I haven’t bothered to fact-check that last bit, but I’m confident it’s true. How could it not be? Perhaps it goes without saying that the Margaret Atwood I thought I was familiar with was the Margaret Atwood of my imagination: What she represented, particularly during the Trump administration, cast a shadow on who she really is.
Atwood, I think, anticipates this flattening of her identity from her readers, though. The new book opens with a meandering and forgettable address at Carleton University’s School of Journalism and Communication. There is one line, however, that did stand out to me. She says, “I’m an icon. Once you’re an icon, you’re practically dead, and all you have to do is stand very still in parks, turning to bronze as pigeons and others perch on your shoulders and defecate on your head.”
Atwood’s reasoning for including this line was to preempt any nervousness from the people in the audience when this address was originally given.
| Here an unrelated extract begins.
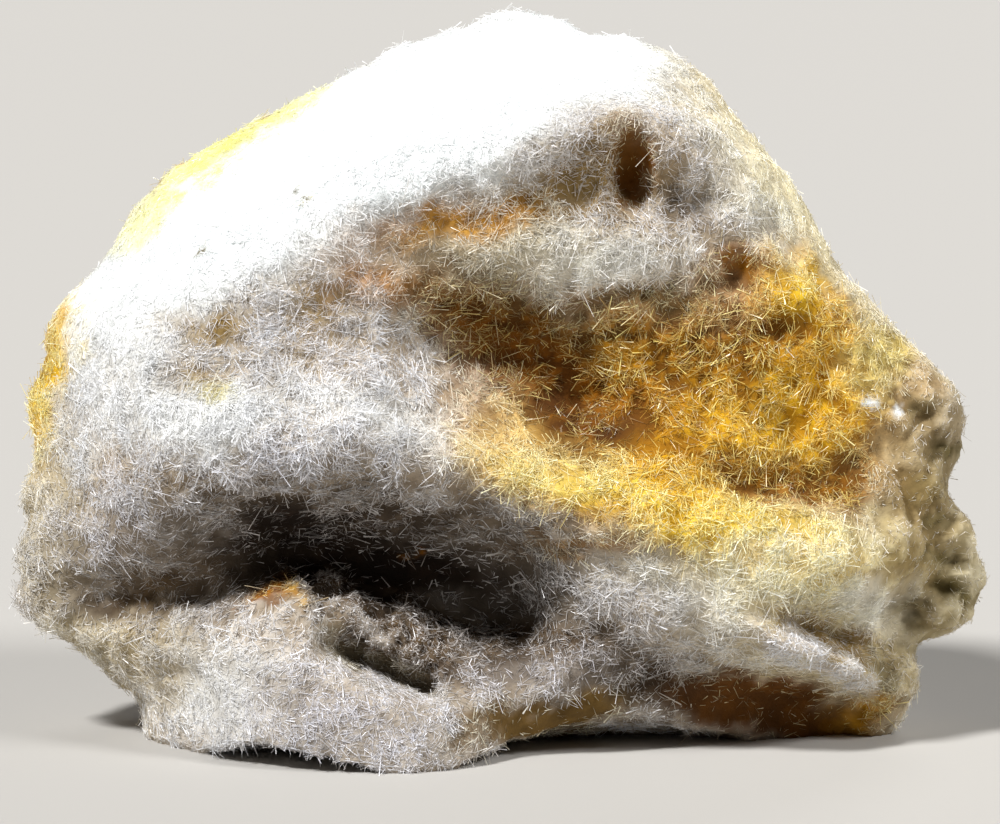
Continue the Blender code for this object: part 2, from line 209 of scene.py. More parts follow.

This description of what it’s like to be an icon is accompanied by a long list of other reasons not to be threatened by her: She’s a Scorpio, she’s quite short, and she’s just like everybody else, except, as luck would have it, we know who she is.
Most of the essays in Burning Questions, which range from book reviews to speeches to bits of advice to lamentations about Trump to eulogies for friends, are written in this style. They’re personal and likable: I did not end this book with some special disdain for Atwood, even after 600-odd pages of missives, which is impressive. But they’re also unremarkable. Some of the essays are poorly structured, with their theses hidden from plain view, even after one or two read-throughs. There are others that make no point at all — they simply end. Some are laden with cliches, either in language or in message. Some offer confused anecdotes and analogies for what feels like no reason at all.
None of her writing is awful; just nothing stood out as very good. I couldn’t help but imagine someone my mother’s or grandmother’s age writing some of these pieces and presenting them to a hypothetical writers’ group. Nobody would say, “Quit writing.” But most certainly, everyone would caution, “Don’t get your hopes up.”
The Margaret Atwood that I had dreamed up was perhaps politically at odds with me, even politically naive, but in my mind, she had earned her status as a literary icon. I assumed she’d be someone I disagreed with on some points but would feel enriched by reading her work.
About halfway through the book, I started reaching for explanations for why I was underwhelmed, for why it seemed that this book lacked something.
On page 364, I wrote in the margins: Perhaps Atwood’s status could be chalked up to just how prolific she is?
I could understand why she was a celebrity, but not an icon. Celebrity felt sensible. One hit is usually enough to catapult someone into stardom — especially a hit like Handmaid was and continues to be. She’s had several.
But “star” and “literary icon” are two very different things. J.K. Rowling is a star (or was, until very recently). Atwood is something else entirely. So, the breadth of her oeuvre it must have been.
Atwood has been writing for nearly 50 years and has published 18 books of poetry, 18 books of fiction, 11 books of nonfiction, including essay collections, nine collections of short fiction, eight children’s books, two graphic novels, and several smaller collections of poetry and fiction with independent presses. In the introduction of Burning Questions, she describes a phase where she was publishing something like 20 essays a year, and for a brief period, an even higher number than that.
At some point, you will your way into the zeitgeist if you just refuse to go away. This is true today, in 2022, even in a sea of blogs and digital publications and social media stars. Now imagine that same type of grit in 1961, when she began writing.
But as I continued to read, I started to have doubts about that hypothesis. I started to suspect that really, her status is a byproduct of her political positioning. I started to suspect that few people know who Margaret Atwood is — as a writer or as a person. At some point, the public decided what her significance should be, and it stuck. It wouldn’t have mattered if she wrote 50 books or 14 or three: That’s what “icon” means. It’s a flattening, where some will perch on your shoulders and others will defecate on your head.
As one might be able to guess, in no essay did this shine through quite as much as her reflections on the 30th anniversary of The Handmaid’s Tale, in which she details the ebb and flow of its reception and the political fandom that slowly grew around it. She describes how Americans wondered, “How long have we got?” and projected their private fears about their country onto it and how often people assume she is some kind of prophet. With this type of sustained attachment, this type of politically motivated fandom, it’s no wonder she’s a literary icon. It has nothing to do with her writing at all.
In an essay cheekily titled “The Writer As Political Agent? Really?” she writes, “I don’t believe that writers are political agents. Political footballs, yes; but political agent implies a deliberately chosen act that is primarily political in nature, and this is not how all writers work.”
And Margaret Atwood, it seems, has become just that: a political football.